Java's array subtyping rule is unsound due to the the infamous ``contravariant'' rule for subtyping ([Cardelli88]). Thus, run-time checking is required. To see where, consider the following example:
class A { A(){}; }; class B extends A { B() {}; public static void main(String args[]) { B[] x = new B[1]; A[] y = x; y[0] = new A(); // bug!! } };On the line marked ``bug,'' an instance of A is stored into an array of B. This is an error because A is not a subtype of B. The Alpha-3 Java implementation raises a run-time exception on this program:
java.lang.IncompatibleTypeException at B.main(Test.java:9)In general, when storing an element into an array, a run-time check is needed to ensure that a supertype object isn't being stored into a subtype array. (The Java spec says nothing about this problem in its discussion of arrays or of IncompatibleTypeException.)

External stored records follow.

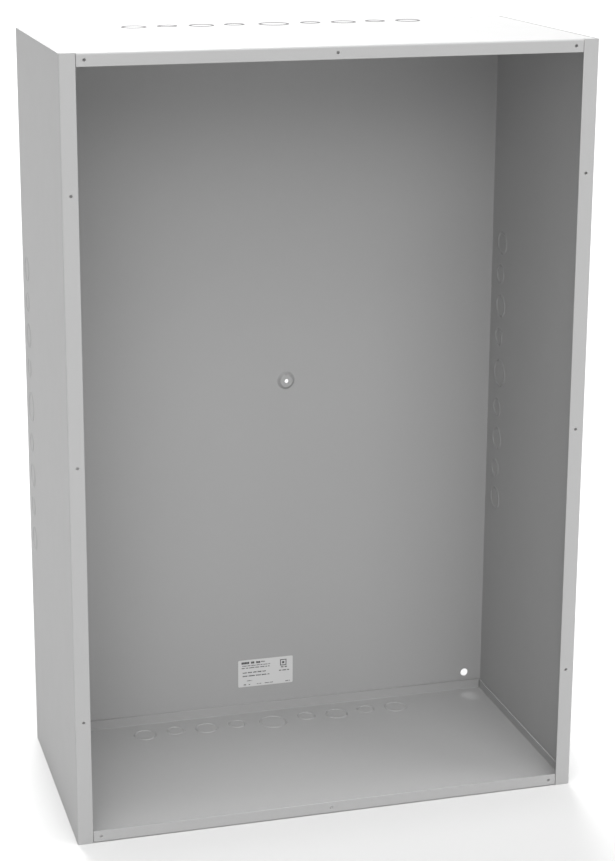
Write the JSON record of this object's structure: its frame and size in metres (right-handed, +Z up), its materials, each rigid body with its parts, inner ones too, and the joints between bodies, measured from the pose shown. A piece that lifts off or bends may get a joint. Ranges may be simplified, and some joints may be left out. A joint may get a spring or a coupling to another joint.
{
  "type": "fire alarm control panel back box",
  "caption": "Empty open-fronted sheet steel back box for a wall-mounted fire alarm panel, with conduit knockouts in all four walls and a drilled flange round the mouth.",
  "frame": {"origin": "middle of the underside's rectangle, at the level of the underside", "axes": "+X right as seen from the front, +Y into the wall behind the box, +Z up. The open front faces -Y."},
  "size_m": [0.6144, 0.3048, 0.9144],
  "materials": {
    "powder_coat": "neutral grey powder coat, satin, fine texture, inside and out",
    "label_stock": "pale grey printed polyester label, satin"
  },
  "bodies": {
    "cabinet": {"cabinet_wrap": "powder_coat", "bottom_end_panel": "powder_coat", "top_end_panel": "powder_coat", "data_label": "label_stock"},
    "knockout_top_1": {"knockout_top_1": "powder_coat"},
    "knockout_top_2": {"knockout_top_2": "powder_coat"},
    "knockout_top_3": {"knockout_top_3": "powder_coat"},
    "knockout_top_4": {"knockout_top_4": "powder_coat"},
    "knockout_top_5": {"knockout_top_5": "powder_coat"},
    "knockout_top_6": {"knockout_top_6": "powder_coat"},
    "knockout_top_7": {"knockout_top_7": "powder_coat"},
    "knockout_top_8": {"knockout_top_8": "powder_coat"},
    "knockout_top_9": {"knockout_top_9": "powder_coat"},
    "knockout_bottom_1": {"knockout_bottom_1": "powder_coat"},
    "knockout_bottom_2": {"knockout_bottom_2": "powder_coat"},
    "knockout_bottom_3": {"knockout_bottom_3": "powder_coat"},
    "knockout_bottom_4": {"knockout_bottom_4": "powder_coat"},
    "knockout_bottom_5": {"knockout_bottom_5": "powder_coat"},
    "knockout_bottom_6": {"knockout_bottom_6": "powder_coat"},
    "knockout_bottom_7": {"knockout_bottom_7": "powder_coat"},
    "knockout_bottom_8": {"knockout_bottom_8": "powder_coat"},
    "knockout_bottom_9": {"knockout_bottom_9": "powder_coat"},
    "knockout_left_1": {"knockout_left_1": "powder_coat"},
    "knockout_left_2": {"knockout_left_2": "powder_coat"},
    "knockout_left_3": {"knockout_left_3": "powder_coat"},
    "knockout_left_4": {"knockout_left_4": "powder_coat"},
    "knockout_left_5": {"knockout_left_5": "powder_coat"},
    "knockout_left_6": {"knockout_left_6": "powder_coat"},
    "knockout_left_7": {"knockout_left_7": "powder_coat"},
    "knockout_left_8": {"knockout_left_8": "powder_coat"},
    "knockout_left_9": {"knockout_left_9": "powder_coat"},
    "knockout_right_1": {"knockout_right_1": "powder_coat"},
    "knockout_right_2": {"knockout_right_2": "powder_coat"},
    "knockout_right_3": {"knockout_right_3": "powder_coat"},
    "knockout_right_4": {"knockout_right_4": "powder_coat"},
    "knockout_right_5": {"knockout_right_5": "powder_coat"},
    "knockout_right_6": {"knockout_right_6": "powder_coat"},
    "knockout_right_7": {"knockout_right_7": "powder_coat"},
    "knockout_right_8": {"knockout_right_8": "powder_coat"},
    "knockout_right_9": {"knockout_right_9": "powder_coat"}
  },
  "joints": [
    {"name": "tie_top_1", "type": "hinge", "parent": "cabinet", "child": "knockout_top_1", "pos_m": [-0.1715, 0.1299, 0.9125], "axis": [1, 0, 0], "range_deg": [0, 80]},
    {"name": "tie_top_2", "type": "hinge", "parent": "cabinet", "child": "knockout_top_2", "pos_m": [-0.1302, 0.1299, 0.9125], "axis": [1, 0, 0], "range_deg": [0, 80]},
    {"name": "tie_top_3", "type": "hinge", "parent": "cabinet", "child": "knockout_top_3", "pos_m": [-0.0889, 0.1299, 0.9125], "axis": [1, 0, 0], "range_deg": [0, 80]},
    {"name": "tie_top_4", "type": "hinge", "parent": "cabinet", "child": "knockout_top_4", "pos_m": [-0.0476, 0.1299, 0.9125], "axis": [1, 0, 0], "range_deg": [0, 80]},
    {"name": "tie_top_5", "type": "hinge", "parent": "cabinet", "child": "knockout_top_5", "pos_m": [0, 0.1299, 0.9125], "axis": [1, 0, 0], "range_deg": [0, 80]},
    {"name": "tie_top_6", "type": "hinge", "parent": "cabinet", "child": "knockout_top_6", "pos_m": [0.0476, 0.1299, 0.9125], "axis": [1, 0, 0], "range_deg": [0, 80]},
    {"name": "tie_top_7", "type": "hinge", "parent": "cabinet", "child": "knockout_top_7", "pos_m": [0.0889, 0.1299, 0.9125], "axis": [1, 0, 0], "range_deg": [0, 80]},
    {"name": "tie_top_8", "type": "hinge", "parent": "cabinet", "child": "knockout_top_8", "pos_m": [0.1302, 0.1299, 0.9125], "axis": [1, 0, 0], "range_deg": [0, 80]},
    {"name": "tie_top_9", "type": "hinge", "parent": "cabinet", "child": "knockout_top_9", "pos_m": [0.1715, 0.1299, 0.9125], "axis": [1, 0, 0], "range_deg": [0, 80]},
    {"name": "tie_bottom_1", "type": "hinge", "parent": "cabinet", "child": "knockout_bottom_1", "pos_m": [-0.1715, 0.1299, 0.0019], "axis": [-1, 0, 0], "range_deg": [0, 80]},
    {"name": "tie_bottom_2", "type": "hinge", "parent": "cabinet", "child": "knockout_bottom_2", "pos_m": [-0.1302, 0.1299, 0.0019], "axis": [-1, 0, 0], "range_deg": [0, 80]},
    {"name": "tie_bottom_3", "type": "hinge", "parent": "cabinet", "child": "knockout_bottom_3", "pos_m": [-0.0889, 0.1299, 0.0019], "axis": [-1, 0, 0], "range_deg": [0, 80]},
    {"name": "tie_bottom_4", "type": "hinge", "parent": "cabinet", "child": "knockout_bottom_4", "pos_m": [-0.0476, 0.1299, 0.0019], "axis": [-1, 0, 0], "range_deg": [0, 80]},
    {"name": "tie_bottom_5", "type": "hinge", "parent": "cabinet", "child": "knockout_bottom_5", "pos_m": [0, 0.1299, 0.0019], "axis": [-1, 0, 0], "range_deg": [0, 80]},
    {"name": "tie_bottom_6", "type": "hinge", "parent": "cabinet", "child": "knockout_bottom_6", "pos_m": [0.0476, 0.1299, 0.0019], "axis": [-1, 0, 0], "range_deg": [0, 80]},
    {"name": "tie_bottom_7", "type": "hinge", "parent": "cabinet", "child": "knockout_bottom_7", "pos_m": [0.0889, 0.1299, 0.0019], "axis": [-1, 0, 0], "range_deg": [0, 80]},
    {"name": "tie_bottom_8", "type": "hinge", "parent": "cabinet", "child": "knockout_bottom_8", "pos_m": [0.1302, 0.1299, 0.0019], "axis": [-1, 0, 0], "range_deg": [0, 80]},
    {"name": "tie_bottom_9", "type": "hinge", "parent": "cabinet", "child": "knockout_bottom_9", "pos_m": [0.1715, 0.1299, 0.0019], "axis": [-1, 0, 0], "range_deg": [0, 80]},
    {"name": "tie_left_1", "type": "hinge", "parent": "cabinet", "child": "knockout_left_1", "pos_m": [-0.3053, 0.1299, 0.2857], "axis": [0, 0, 1], "range_deg": [0, 80]},
    {"name": "tie_left_2", "type": "hinge", "parent": "cabinet", "child": "knockout_left_2", "pos_m": [-0.3053, 0.1299, 0.327], "axis": [0, 0, 1], "range_deg": [0, 80]},
    {"name": "tie_left_3", "type": "hinge", "parent": "cabinet", "child": "knockout_left_3", "pos_m": [-0.3053, 0.1299, 0.3683], "axis": [0, 0, 1], "range_deg": [0, 80]},
    {"name": "tie_left_4", "type": "hinge", "parent": "cabinet", "child": "knockout_left_4", "pos_m": [-0.3053, 0.1299, 0.4096], "axis": [0, 0, 1], "range_deg": [0, 80]},
    {"name": "tie_left_5", "type": "hinge", "parent": "cabinet", "child": "knockout_left_5", "pos_m": [-0.3053, 0.1299, 0.4572], "axis": [0, 0, 1], "range_deg": [0, 80]},
    {"name": "tie_left_6", "type": "hinge", "parent": "cabinet", "child": "knockout_left_6", "pos_m": [-0.3053, 0.1299, 0.5048], "axis": [0, 0, 1], "range_deg": [0, 80]},
    {"name": "tie_left_7", "type": "hinge", "parent": "cabinet", "child": "knockout_left_7", "pos_m": [-0.3053, 0.1299, 0.5461], "axis": [0, 0, 1], "range_deg": [0, 80]},
    {"name": "tie_left_8", "type": "hinge", "parent": "cabinet", "child": "knockout_left_8", "pos_m": [-0.3053, 0.1299, 0.5874], "axis": [0, 0, 1], "range_deg": [0, 80]},
    {"name": "tie_left_9", "type": "hinge", "parent": "cabinet", "child": "knockout_left_9", "pos_m": [-0.3053, 0.1299, 0.6287], "axis": [0, 0, 1], "range_deg": [0, 80]},
    {"name": "tie_right_1", "type": "hinge", "parent": "cabinet", "child": "knockout_right_1", "pos_m": [0.3053, 0.1299, 0.2857], "axis": [0, 0, -1], "range_deg": [0, 80]},
    {"name": "tie_right_2", "type": "hinge", "parent": "cabinet", "child": "knockout_right_2", "pos_m": [0.3053, 0.1299, 0.327], "axis": [0, 0, -1], "range_deg": [0, 80]},
    {"name": "tie_right_3", "type": "hinge", "parent": "cabinet", "child": "knockout_right_3", "pos_m": [0.3053, 0.1299, 0.3683], "axis": [0, 0, -1], "range_deg": [0, 80]},
    {"name": "tie_right_4", "type": "hinge", "parent": "cabinet", "child": "knockout_right_4", "pos_m": [0.3053, 0.1299, 0.4096], "axis": [0, 0, -1], "range_deg": [0, 80]},
    {"name": "tie_right_5", "type": "hinge", "parent": "cabinet", "child": "knockout_right_5", "pos_m": [0.3053, 0.1299, 0.4572], "axis": [0, 0, -1], "range_deg": [0, 80]},
    {"name": "tie_right_6", "type": "hinge", "parent": "cabinet", "child": "knockout_right_6", "pos_m": [0.3053, 0.1299, 0.5048], "axis": [0, 0, -1], "range_deg": [0, 80]},
    {"name": "tie_right_7", "type": "hinge", "parent": "cabinet", "child": "knockout_right_7", "pos_m": [0.3053, 0.1299, 0.5461], "axis": [0, 0, -1], "range_deg": [0, 80]},
    {"name": "tie_right_8", "type": "hinge", "parent": "cabinet", "child": "knockout_right_8", "pos_m": [0.3053, 0.1299, 0.5874], "axis": [0, 0, -1], "range_deg": [0, 80]},
    {"name": "tie_right_9", "type": "hinge", "parent": "cabinet", "child": "knockout_right_9", "pos_m": [0.3053, 0.1299, 0.6287], "axis": [0, 0, -1], "range_deg": [0, 80]}
  ]
}
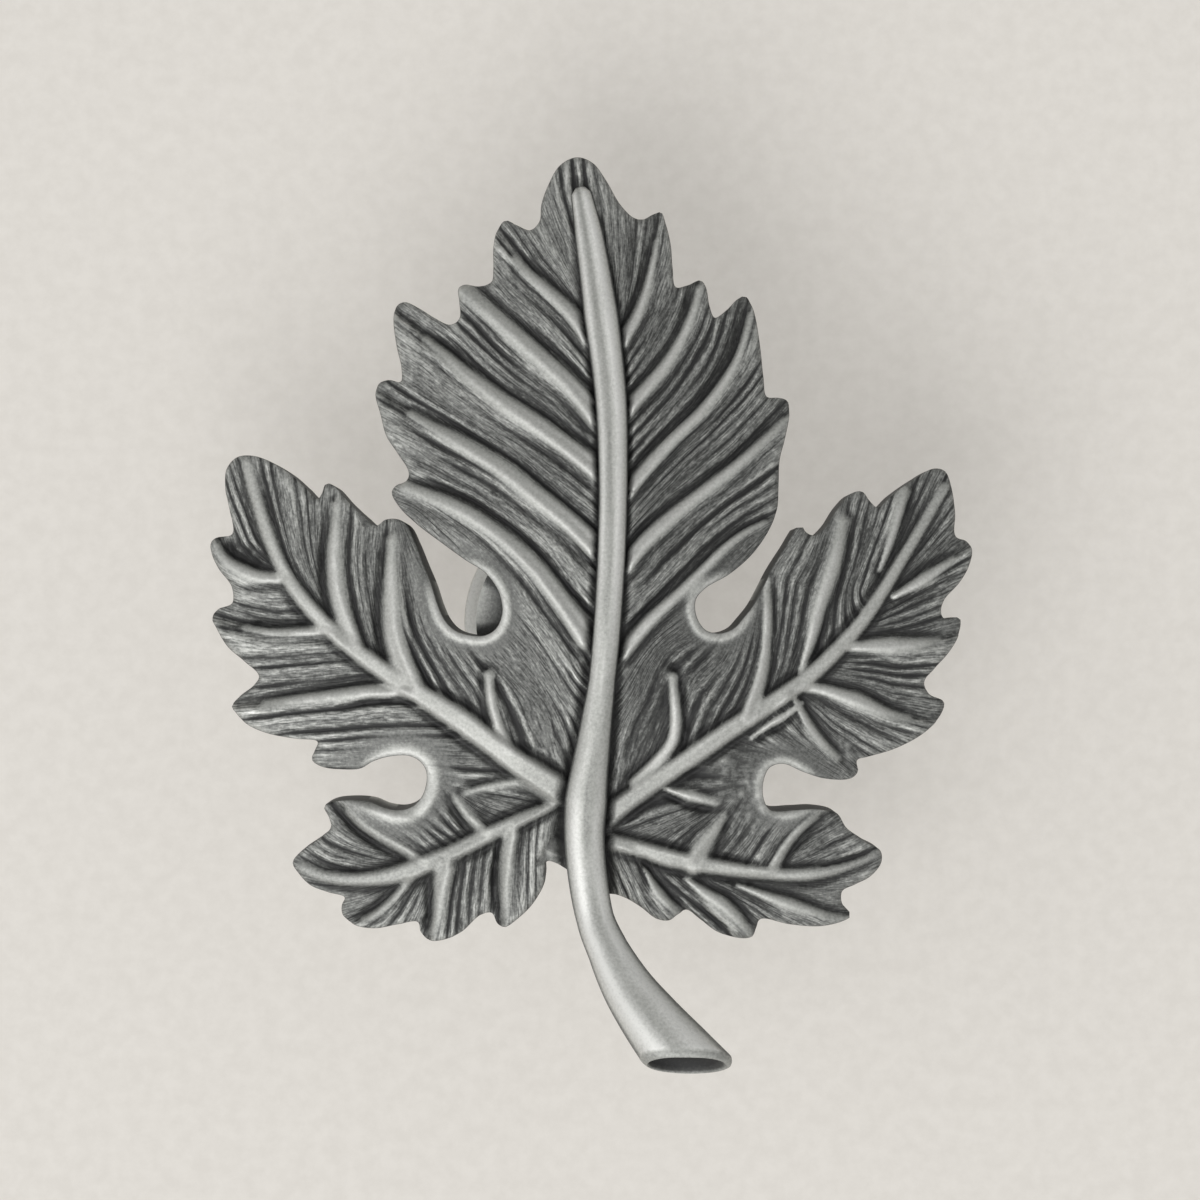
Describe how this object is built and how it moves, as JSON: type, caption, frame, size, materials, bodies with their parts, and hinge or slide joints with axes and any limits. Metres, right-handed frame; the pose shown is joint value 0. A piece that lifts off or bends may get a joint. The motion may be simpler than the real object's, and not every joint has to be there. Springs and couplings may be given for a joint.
{
  "type": "cabinet knob",
  "caption": "Leaf shaped cabinet knob of cast pewter: lobed, veined leaf with a curved stalk on a turned round post with a tapped hole.",
  "frame": {"origin": "centre of the post's round end, which lies on the door", "axes": "+Z out of the door, along the post and towards the viewer; +Y up the leaf to the tip of its middle lobe; +X to the right as seen from in front"},
  "size_m": [0.05, 0.0603, 0.0233],
  "materials": {
    "leaf_knob": "antique pewter, satin on the raised veins and blackened in the furrows"
  },
  "bodies": {
    "root": {"leaf_knob": "leaf_knob"}
  },
  "joints": []
}
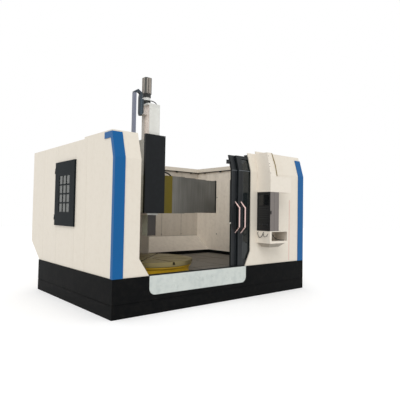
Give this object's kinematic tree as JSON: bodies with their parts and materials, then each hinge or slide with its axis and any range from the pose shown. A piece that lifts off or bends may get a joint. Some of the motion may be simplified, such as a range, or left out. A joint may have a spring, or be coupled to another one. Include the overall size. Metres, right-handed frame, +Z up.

The subtype rule for arrays-and its associated run-time check-can be eliminated if parameterized types were available. With parameterized types, programmers can type programs more carefully, allowing the compiler to check for errors. For example, we can add a parameterized Sequence type. A Sequence of B is a read-only supertype of B[], i.e., elements can be read from a Sequence but not write into them. A Sequence of B can safely be passed where a Sequence of A is expected, taking care of many of the places in which the original array subtype rule would be used. Although eliminating the array subtype rule would not be backward compatible, we feel the resulting improvement in robustness and performance justify the change.